Android-Specific Tuning

Droidspaces includes several sophisticated subsystems designed specifically to handle the "opinionated" nature of the Android Linux kernel.

Safe Udev Trigger

Standard Linux distributions use udevadm trigger to "coldplug" hardware devices during boot. On many Android devices, triggering all devices simultaneously causes the kernel to deadlock or panic because Android's own hardware drivers (which are already running) do not expect another manager to re-trigger them.

The Solution: Droidspaces masks the standard udev trigger services and installs a Safe Udev Trigger. This service only triggers a strictly defined subset of subsystems (usb, block, input, tty) that are safe to re-scan. This enables the container to see new USB drives or keyboards without risking a system crash.

Network Metric Auto-Tuning

Android doesn't use standard Linux networking; it uses "Connectivity Manager" to switch between WiFi, Cellular data, and VPNs on the fly. This often breaks containers because their internal routing table becomes stale.

The Solution: The Droidspaces installer injects a specialized systemd-networkd configuration that applies weighted metrics to different interface patterns:

  • WiFi (wlan*): Highest priority (Metric 100).
  • Mobile Data (rmnet*, pdp*): Secondary priority (Metric 200).
  • Others (eth*, usb*): Tertiary priority (Metric 300).

Combined with a hardcoded DNS fallback inside the container, this ensures that the Linux environment remains connected even as your phone hops between networks.
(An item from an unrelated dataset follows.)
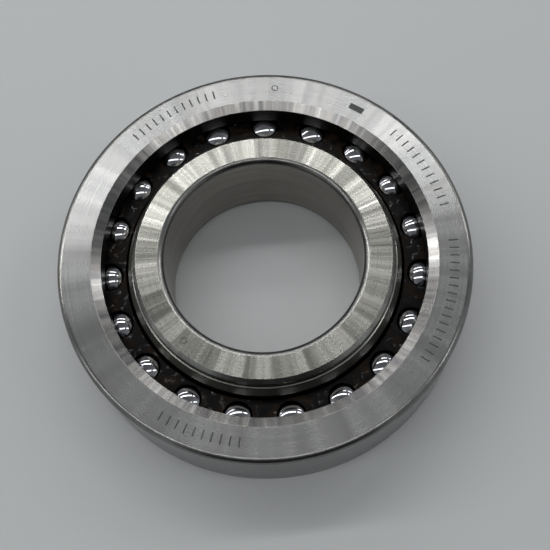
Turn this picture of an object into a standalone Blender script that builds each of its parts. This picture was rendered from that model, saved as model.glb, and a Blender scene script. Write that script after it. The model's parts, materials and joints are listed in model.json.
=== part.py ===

Atomic Backend Installation

To prevent the "Text file busy" error when updating the droidspaces binary while a container is running, the Android app uses an Atomic Move Strategy:

  1. The new binary is copied to a temporary file (.tmp).
  2. Permissions are set on the temporary file.
  3. The app uses mv -f (an atomic inode rename in the kernel) to replace the production binary.

This ensures that updates are 100% safe and never leave the system in a corrupted state if an update is interrupted.